[Dataset records]
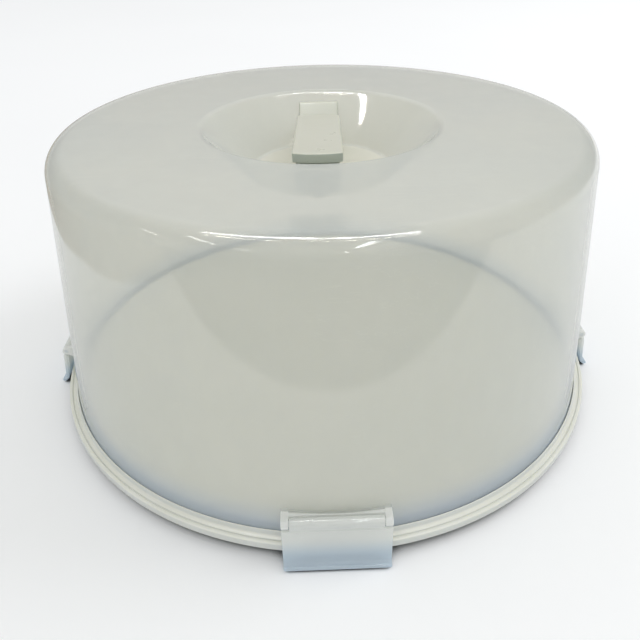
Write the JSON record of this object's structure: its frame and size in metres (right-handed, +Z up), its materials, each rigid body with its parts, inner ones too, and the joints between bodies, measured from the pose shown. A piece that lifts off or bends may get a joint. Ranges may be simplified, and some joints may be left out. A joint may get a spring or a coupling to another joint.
{
  "type": "cake carrier",
  "caption": "Round cake carrier: cream tray on a foot ring, lift-off milky translucent dome with a recessed bar handle, and swing clips round the rim that hook under it.",
  "frame": {"origin": "centre of the foot ring, on the surface the carrier stands on", "axes": "+Z up along the dome's centre line; -Y towards the front clip; +X to the right"},
  "size_m": [0.3416, 0.3416, 0.1574],
  "materials": {
    "cream_plastic": "cream polypropylene, satin gloss",
    "translucent_plastic": "milky natural polypropylene, glossy",
    "clip_plastic": "milky natural polypropylene, glossy",
    "pin_plastic": "natural polypropylene rod",
    "screw_steel": "plain stainless steel"
  },
  "bodies": {
    "tray": {"tray": "cream_plastic"},
    "dome": {"dome": "translucent_plastic", "handle": "cream_plastic", "handle_screw_front": "screw_steel", "handle_screw_rear": "screw_steel", "clip_pin_front": "pin_plastic", "clip_pin_right": "pin_plastic", "clip_pin_rear": "pin_plastic", "clip_pin_left": "pin_plastic"},
    "clip_front": {"clip_front": "clip_plastic"},
    "clip_right": {"clip_right": "clip_plastic"},
    "clip_rear": {"clip_rear": "clip_plastic"},
    "clip_left": {"clip_left": "clip_plastic"}
  },
  "joints": [
    {"name": "dome_lift", "type": "slide", "parent": "tray", "child": "dome", "axis": [0, 0, 1], "range_m": [0, 0.2]},
    {"name": "clip_front_hinge", "type": "hinge", "parent": "dome", "child": "clip_front", "pos_m": [0, -0.1629, 0.0252], "axis": [-1, 0, 0], "range_deg": [0, 135]},
    {"name": "clip_right_hinge", "type": "hinge", "parent": "dome", "child": "clip_right", "pos_m": [0.1629, 0, 0.0252], "axis": [0, -1, 0], "range_deg": [0, 135]},
    {"name": "clip_rear_hinge", "type": "hinge", "parent": "dome", "child": "clip_rear", "pos_m": [0, 0.1629, 0.0252], "axis": [1, 0, 0], "range_deg": [0, 135]},
    {"name": "clip_left_hinge", "type": "hinge", "parent": "dome", "child": "clip_left", "pos_m": [-0.1629, 0, 0.0252], "axis": [0, 1, 0], "range_deg": [0, 135]}
  ]
}
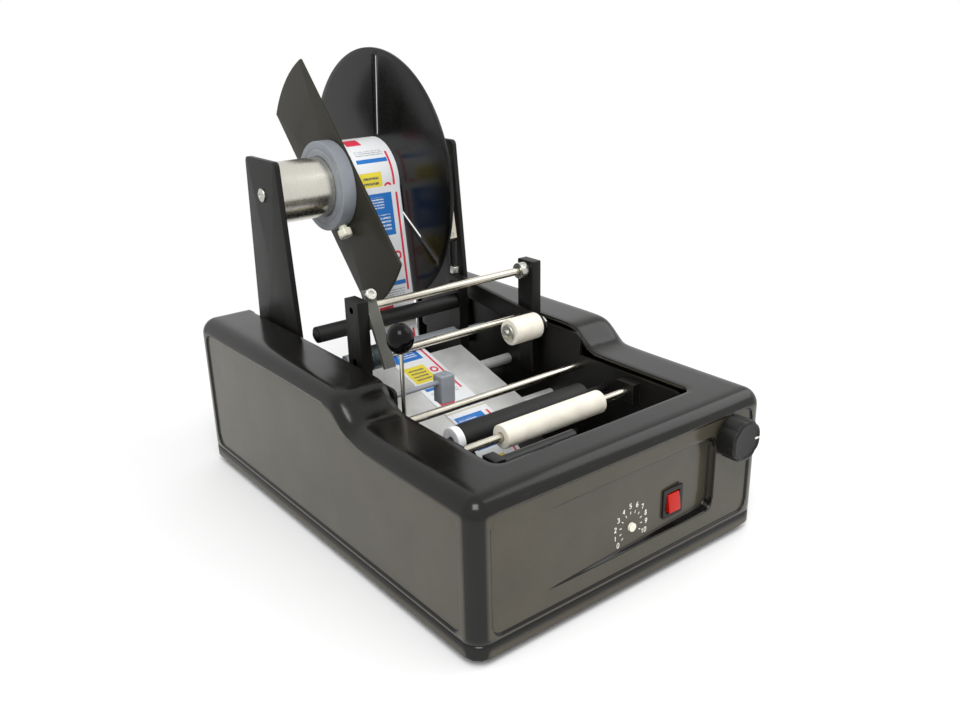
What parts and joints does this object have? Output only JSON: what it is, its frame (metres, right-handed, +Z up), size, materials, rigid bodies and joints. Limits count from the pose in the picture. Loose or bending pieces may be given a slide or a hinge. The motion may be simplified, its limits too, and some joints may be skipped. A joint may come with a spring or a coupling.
{
  "type": "wrap-around bottle labeler",
  "caption": "Bench machine that rolls a bottle under a spring-pressed roller while a peel bed feeds it a label from an overhead reel.",
  "frame": {"origin": "centre of the overall box on the plane that the feet stand on", "axes": "+X to the right of a person who faces the controls, +Y from the controls to the reel, +Z up"},
  "size_m": [0.35, 0.5882, 0.4496],
  "materials": {
    "black_abs": "glossy",
    "black_steel": "satin",
    "grey_steel": "satin",
    "bright_steel": "satin",
    "steel": "polished",
    "dark_steel": "satin",
    "zinc_steel": "bright",
    "aluminium": "satin",
    "grey_pvc": "satin",
    "black_acrylic": "satin",
    "gloss_acrylic": "glossy",
    "cream_nylon": "semi-gloss",
    "white_nylon": "semi-gloss",
    "cream_rubber": "matt",
    "cream_strap": "matt",
    "black_rubber": "matt",
    "grey_rubber": "matt",
    "label_paper": "smooth paper",
    "green_black": "satin",
    "gloss_black": "polished",
    "matte_black": "satin",
    "red_plastic": "glossy",
    "board_green": "satin"
  },
  "bodies": {
    "machine": {"top_shell": "black_abs", "base_plate": "black_steel", "front_left_foot": "grey_rubber", "front_right_foot": "grey_rubber", "rear_left_foot": "grey_rubber", "rear_right_foot": "grey_rubber", "chassis_plate_left": "black_steel", "chassis_plate_right": "black_steel", "front_cross_bar": "zinc_steel", "bracket_cross_bar": "zinc_steel", "left_post": "black_steel", "right_post": "black_steel", "left_upright": "black_steel", "right_upright": "black_steel", "reel_axle": "steel", "top_guide_rod": "steel", "arm_pivot_rod": "steel", "rod_collar": "zinc_steel", "pivot_knob": "green_black", "idler_bracket": "black_steel", "label_web": "label_paper", "web_bed": "bright_steel", "front_guide_bar": "dark_steel", "label_sensor": "grey_pvc", "timing_belt": "black_rubber", "gear_motor": "aluminium", "control_board": "board_green", "rocker_bezel": "matte_black", "timer_body": "zinc_steel", "speed_control_body": "zinc_steel", "power_inlet": "matte_black", "brake_strap": "cream_strap", "brake_spring": "dark_steel"},
    "reel": {"spindle_tube": "aluminium", "label_roll": "label_paper", "inner_flange_disc": "gloss_acrylic", "brake_drum": "aluminium"},
    "hub": {"core_hub": "grey_pvc", "outer_guide_strip": "black_acrylic"},
    "thumb_screw": {"thumb_screw": "cream_nylon"},
    "pressure_arm": {"pressure_arm": "black_steel", "brake_anchor_nut": "zinc_steel", "pressure_roller_bolt": "steel"},
    "pressure_roller": {"pressure_roller": "cream_rubber"},
    "stop_arm": {"stop_arm": "grey_steel", "stop_arm_screw": "zinc_steel"},
    "rear_idler": {"rear_idler_roller": "black_rubber"},
    "guide_roller": {"lower_guide_roller": "grey_pvc"},
    "pull_roller": {"liner_pull_roller": "black_rubber"},
    "pinch_roller": {"pinch_roller": "grey_pvc"},
    "drive_roller": {"drive_roller": "cream_rubber", "drive_shaft": "steel"},
    "rest_roller": {"rest_roller": "black_rubber", "nylon_ring": "white_nylon"},
    "motor_pulley": {"motor_pulley": "aluminium"},
    "lever": {"lever_shaft": "steel", "lever_ball": "gloss_black"},
    "rocker": {"rocker_paddle": "red_plastic"},
    "timer": {"timer_shaft": "cream_nylon"},
    "speed": {"speed_knob": "matte_black"}
  },
  "joints": [
    {"name": "reel_turn", "type": "hinge", "parent": "machine", "child": "reel", "pos_m": [0, 0.1541, 0.3096], "axis": [1, 0, 0], "continuous": true},
    {"name": "hub_slide", "type": "slide", "parent": "reel", "child": "hub", "axis": [1, 0, 0], "range_m": [-0.055, 0]},
    {"name": "thumb_screw_turn", "type": "hinge", "parent": "hub", "child": "thumb_screw", "pos_m": [-0.037, 0.1541, 0.3096], "axis": [0, -0.5519, -0.8339], "range_deg": [0, 180]},
    {"name": "pressure_arm_lift", "type": "hinge", "parent": "machine", "child": "pressure_arm", "pos_m": [0.098, -0.0129, 0.1716], "axis": [-1, 0, 0], "range_deg": [0, 14], "stiffness_Nm_per_rad": 1.5, "springref_deg": -8.59, "deforming": ["brake_spring"]},
    {"name": "pressure_roller_spin", "type": "hinge", "parent": "pressure_arm", "child": "pressure_roller", "pos_m": [0.07, -0.0379, 0.1686], "axis": [1, 0, 0], "continuous": true},
    {"name": "stop_arm_swing", "type": "hinge", "parent": "machine", "child": "stop_arm", "pos_m": [-0.083, -0.0129, 0.2236], "axis": [1, 0, 0], "range_deg": [-25, 16]},
    {"name": "rear_idler_spin", "type": "hinge", "parent": "machine", "child": "rear_idler", "pos_m": [0, 0.0801, 0.1726], "axis": [1, 0, 0], "continuous": true},
    {"name": "guide_roller_spin", "type": "hinge", "parent": "machine", "child": "guide_roller", "pos_m": [0, 0.0761, 0.13629], "axis": [1, 0, 0], "continuous": true},
    {"name": "drive_roller_spin", "type": "hinge", "parent": "machine", "child": "drive_roller", "pos_m": [0, -0.1609, 0.1276], "axis": [1, 0, 0], "continuous": true},
    {"name": "pull_roller_spin", "type": "hinge", "parent": "machine", "child": "pull_roller", "pos_m": [0, -0.0819, 0.0526], "axis": [1, 0, 0], "continuous": true},
    {"name": "motor_spin", "type": "hinge", "parent": "machine", "child": "motor_pulley", "pos_m": [0.115, -0.1659, 0.0526], "axis": [1, 0, 0], "continuous": true},
    {"name": "pinch_roller_spin", "type": "hinge", "parent": "machine", "child": "pinch_roller", "pos_m": [0, -0.1081, 0.0526], "axis": [1, 0, 0], "continuous": true},
    {"name": "rest_roller_spin", "type": "hinge", "parent": "machine", "child": "rest_roller", "pos_m": [0, -0.1239, 0.1186], "axis": [1, 0, 0], "continuous": true},
    {"name": "lever_turn", "type": "hinge", "parent": "machine", "child": "lever", "pos_m": [-0.109, -0.0879, 0.1326], "axis": [1, 0, 0], "range_deg": [-12, 35]},
    {"name": "rocker_tilt", "type": "hinge", "parent": "machine", "child": "rocker", "pos_m": [0.0575, -0.26311, 0.0671], "axis": [1, 0, 0], "range_deg": [0, 14]},
    {"name": "timer_turn", "type": "hinge", "parent": "machine", "child": "timer", "pos_m": [0.003, -0.2639, 0.0621], "axis": [0, -1, 0], "range_deg": [-150, 150]},
    {"name": "speed_turn", "type": "hinge", "parent": "machine", "child": "speed", "pos_m": [0.125, -0.2839, 0.1146], "axis": [0, -1, 0], "range_deg": [-45, 225]}
  ],
  "couplings": [
    {"joint": "pull_roller_spin", "follows": "drive_roller_spin", "ratio": 1},
    {"joint": "motor_spin", "follows": "drive_roller_spin", "ratio": 1},
    {"joint": "pinch_roller_spin", "follows": "drive_roller_spin", "ratio": -1.5}
  ]
}
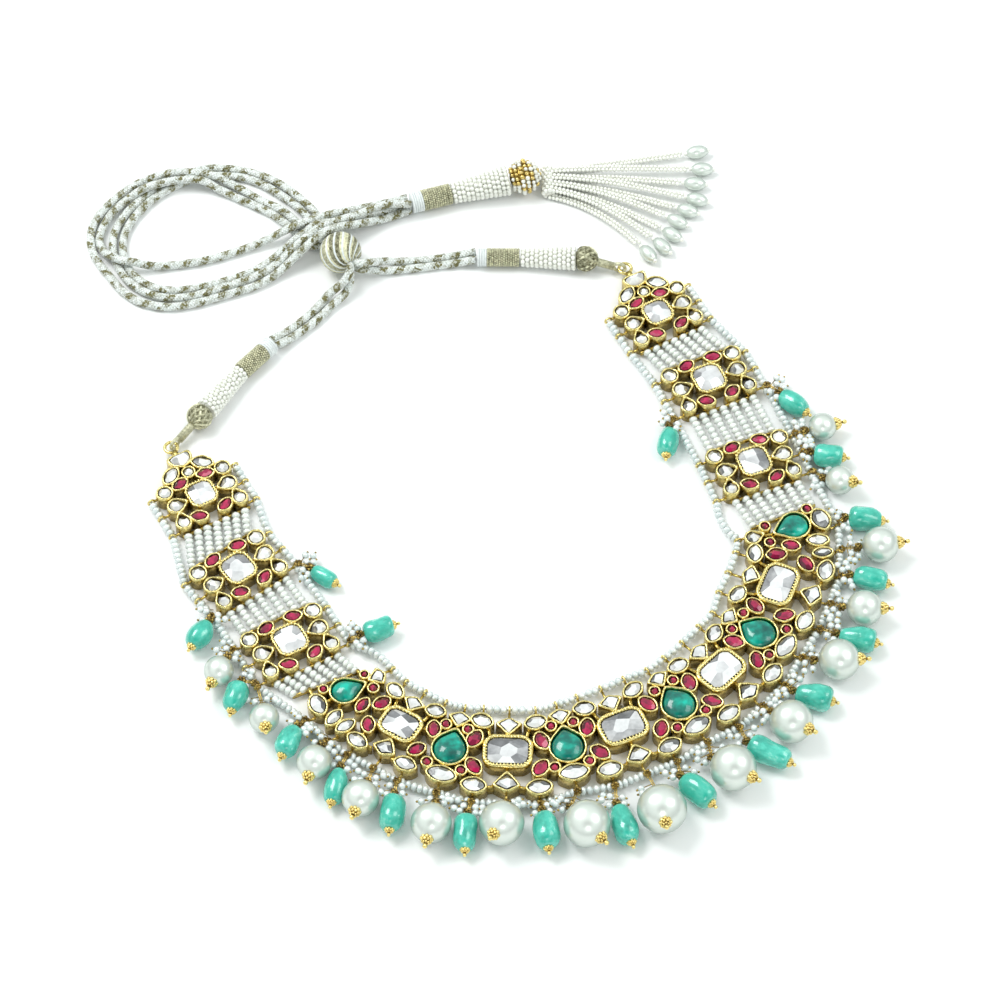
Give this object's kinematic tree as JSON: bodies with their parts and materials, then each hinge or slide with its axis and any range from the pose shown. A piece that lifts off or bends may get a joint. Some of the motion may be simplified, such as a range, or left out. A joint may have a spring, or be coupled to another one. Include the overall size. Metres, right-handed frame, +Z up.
{
  "type": "kundan necklace",
  "caption": "U-shaped bib necklace of stone-set gold panels on pearl strands, with a pearl and green bead fringe and a braided adjustable cord ending in a tassel.",
  "frame": {"origin": "middle of the neck opening, on the surface that the necklace lies on", "axes": "+Z up from that surface, +Y from the panel's middle towards the cord, +X to the right seen from above"},
  "size_m": [0.1936, 0.2508, 0.0128],
  "materials": {
    "gold": "antique satin",
    "crystal": "foil backed",
    "diamond": "flat cut, foil backed",
    "ruby": "cut, foil backed",
    "emerald": "cut, foil backed",
    "green_bead": "tumbled, polished",
    "pearl": "lustrous",
    "seed_pearl": "lustrous",
    "seed_bead": "glossy, woven",
    "braid": "braided silk with gilt thread",
    "gold_thread": "wound gilt thread"
  },
  "bodies": {
    "root": {"emerald_setting_1": "gold", "emerald_setting_2": "gold", "emerald_setting_3": "gold", "emerald_setting_4": "gold", "emerald_setting_5": "gold", "emerald_setting_6": "gold", "crystal_setting_1": "gold", "crystal_setting_2": "gold", "crystal_setting_3": "gold", "crystal_setting_4": "gold", "crystal_setting_5": "gold", "left_plaque_1": "gold", "left_plaque_2": "gold", "left_plaque_3": "gold", "right_plaque_1": "gold", "right_plaque_2": "gold", "right_plaque_3": "gold", "emerald_1": "emerald", "emerald_2": "emerald", "emerald_3": "emerald", "emerald_4": "emerald", "emerald_5": "emerald", "emerald_6": "emerald", "crystal_1": "crystal", "crystal_2": "crystal", "crystal_3": "crystal", "crystal_4": "crystal", "crystal_5": "crystal", "left_strands_1": "seed_pearl", "left_strands_2": "seed_pearl", "left_strands_3": "seed_pearl", "right_strands_1": "seed_pearl", "right_strands_2": "seed_pearl", "right_strands_3": "seed_pearl", "left_cord_a": "braid", "left_cord_b": "braid", "right_cord_a": "braid", "right_cord_b": "braid", "plaque_crystals": "crystal", "panel_diamonds": "diamond", "plaque_diamonds": "diamond", "panel_rubies": "ruby", "plaque_rubies": "ruby", "outer_edge_string": "seed_pearl", "inner_edge_string": "seed_pearl", "fringe_pearls": "pearl", "fringe_green_beads": "green_bead", "fringe_caps": "gold", "slider_knot": "gold_thread", "left_wrap": "gold_thread", "right_wrap": "gold_thread", "tassel_wrap": "gold_thread", "left_sleeve": "seed_bead", "right_sleeve": "seed_bead", "tassel_sleeve": "seed_bead", "left_end_cap": "gold_thread", "right_end_cap": "gold_thread", "tassel_ball": "seed_bead", "tassel_strings": "seed_pearl"}
  },
  "joints": []
}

» **TASK STATEMENT**: Track down all lines above with the string "lifts" and copy them.

» **RESULT FOR THIS TASK**:
Write the JSON record of this object's structure: its frame and size in metres (right-handed, +Z up), its materials, each rigid body with its parts, inner ones too, and the joints between bodies, measured from the pose shown. A piece that lifts off or bends may get a joint. Ranges may be simplified, and some joints may be left out. A joint may get a spring or a coupling to another joint.
Give this object's kinematic tree as JSON: bodies with their parts and materials, then each hinge or slide with its axis and any range from the pose shown. A piece that lifts off or bends may get a joint. Some of the motion may be simplified, such as a range, or left out. A joint may have a spring, or be coupled to another one. Include the overall size. Metres, right-handed frame, +Z up.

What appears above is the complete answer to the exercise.